To prove the claim about hyperbolic angles, notice that $\frac{\langle v,w\rangle_g}{-\|v\|_g\|w\|_g}=\frac{|\langle v,w\rangle_g|}{\|v\|\cdot\|w\|_g}$ (because both vectors are in the same cone; and the division is justified since they’re timelike vectors). This number lies in $[1,\infty)$ due to the reversed Cauchy-Schwarz inequality, so now the claim follows because $\cosh$ restricts to a bijection $[0,\infty)\to [1,\infty)$.

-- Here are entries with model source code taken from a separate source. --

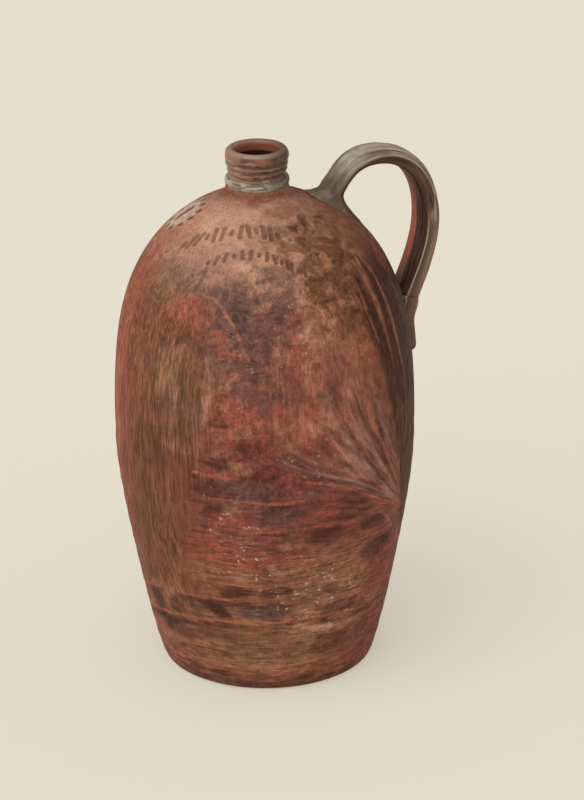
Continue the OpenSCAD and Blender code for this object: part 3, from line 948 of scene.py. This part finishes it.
def make_neck():
    """The collar with its rib lines, rolled lip and bore, turned finer than the frame's."""
    low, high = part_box("neck")
    outside = felt_outline("neck", 0.25 * MM)
    bore_r = felt_radius("neck", NECK_X, SEAT, inside=True)
    heights = np.arange(high.z - 0.1 * MM, high.z - 4 * MM, -0.25 * MM)
    mouth = [(felt_radius("neck", NECK_X, z, inside=True), float(z)) for z in heights]
    crest = ((outside[-1][0] + mouth[0][0]) / 2, high.z)
    profile = [
        (bore_r, low.z), (outside[0][0], low.z), *outside, crest, *mouth,
        *spread([mouth[-1], (bore_r, low.z)], 3 * MM)[1:],
    ]
    obj = turned("neck_collar", profile, NECK_STEPS)
    co = points_of(obj)
    above = ease((co[:, 2] - SEAT - 4 * MM) / (3 * MM))
    angle = np.arctan2(co[:, 1], co[:, 0])
    rise = (co[:, 2] - SEAT) / MM * math.tau / RIB_PITCH * 0.5
    rib = np.sin(rise + angle + 1.5 * wobble(co, 0.02, 8))
    press_out(obj, above * (0.18 * wobble(co, 0.012, 6) + 0.1 * wobble(co, 0.004, 7) + 0.12 * rib) * MM)
    return obj


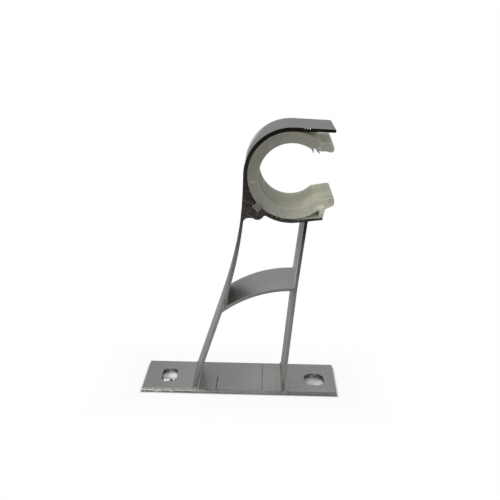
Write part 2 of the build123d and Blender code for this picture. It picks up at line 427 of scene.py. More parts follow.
def new_material(name):
    """A new material, with its node tree, its shader and its object coordinates."""
    material = bpy.data.materials.new(name)
    material.use_nodes = True
    tree = material.node_tree
    shader = tree.nodes["Principled BSDF"]
    place = add_node(tree, "ShaderNodeTexCoord").outputs["Object"]
    return material, tree, shader, place


def axes(tree, place):
    """The coordinates one by one, as X, Y and Z."""
    return add_node(tree, "ShaderNodeSeparateXYZ", {"Vector": place}).outputs


def on_vectors(tree, operation, inputs):
    """The outputs of one calculation on vectors."""
    return add_node(tree, "ShaderNodeVectorMath", inputs, operation=operation).outputs


def distance(tree, place, point):
    """How far the coordinates are from a point."""
    return on_vectors(tree, "DISTANCE", {0: place, 1: point})["Value"]


def stretched(tree, place, scale):
    """The coordinates, scaled differently along each axis."""
    return add_node(tree, "ShaderNodeMapping", {"Vector": place, "Scale": scale}).outputs["Vector"]


def cloud(tree, place, scale, detail=3.0, roughness=0.55, distortion=0.0):
    """Soft noise from 0 to 1."""
    inputs = {
        "Vector": place,
        "Scale": scale,
        "Detail": detail,
        "Roughness": roughness,
        "Distortion": distortion,
    }
    return add_node(tree, "ShaderNodeTexNoise", inputs).outputs["Fac"]


def remap(tree, value, low, high, new_low=0.0, new_high=1.0):
    """Maps a value's range on to a new one, and clamps it there."""
    inputs = {"Value": value, "From Min": low, "From Max": high, "To Min": new_low, "To Max": new_high}
    return add_node(tree, "ShaderNodeMapRange", inputs).outputs["Result"]


def calculate(tree, operation, first, second):
    """One calculation on two values."""
    return add_node(tree, "ShaderNodeMath", {0: first, 1: second}, operation=operation).outputs[0]


def times(tree, first, second):
    """The product of two values."""
    return calculate(tree, "MULTIPLY", first, second)


def plus(tree, first, second):
    """The sum of two values."""
    return calculate(tree, "ADD", first, second)


def minus(tree, first, second):
    """The first value less the second."""
    return calculate(tree, "SUBTRACT", first, second)


def larger(tree, first, second):
    """The larger of two values."""
    return calculate(tree, "MAXIMUM", first, second)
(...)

To prove the reversed triangle inequality (not to be confused with the reversed triangle inequality from real analysis), we have \begin{align} \|v+w\|_g^2&=|g(v,v)+2g(v,w)+g(w,w)|\\ &=-g(v,v)-2g(v,w)-g(w,w)\\ &=\|v\|_g^2+2|g(v,w)|+\|w\|_g^2\\ &\geq \|v\|_g^2+2\|v\|_g\|w\|_g+\|w\|_g^2\\ &=(\|v\|_g+\|w\|_g)^2. \end{align} In the second equal sign, what I used is that $g(v,v),g(w,w)\leq 0$ since they’re causal and $g(v,w)\leq 0$ since $v,w$ lie in the same cone; that’s why the absolute values simplify in that manner. Now, taking square roots proves the reversed triangle inequality. Finally, we have equality in the fourth line if and only if we have equality in the reversed Cauchy-Schwarz inequality, which happens if and only if $v,w$ are collinear; but now since they lie in the same cone, this multiple must be non-negative.

This reversal of the triangle inequality is of course the root of the infamous twin paradox of special relativity (not an actual paradox, so it’s better to call it the twin-phenomenon).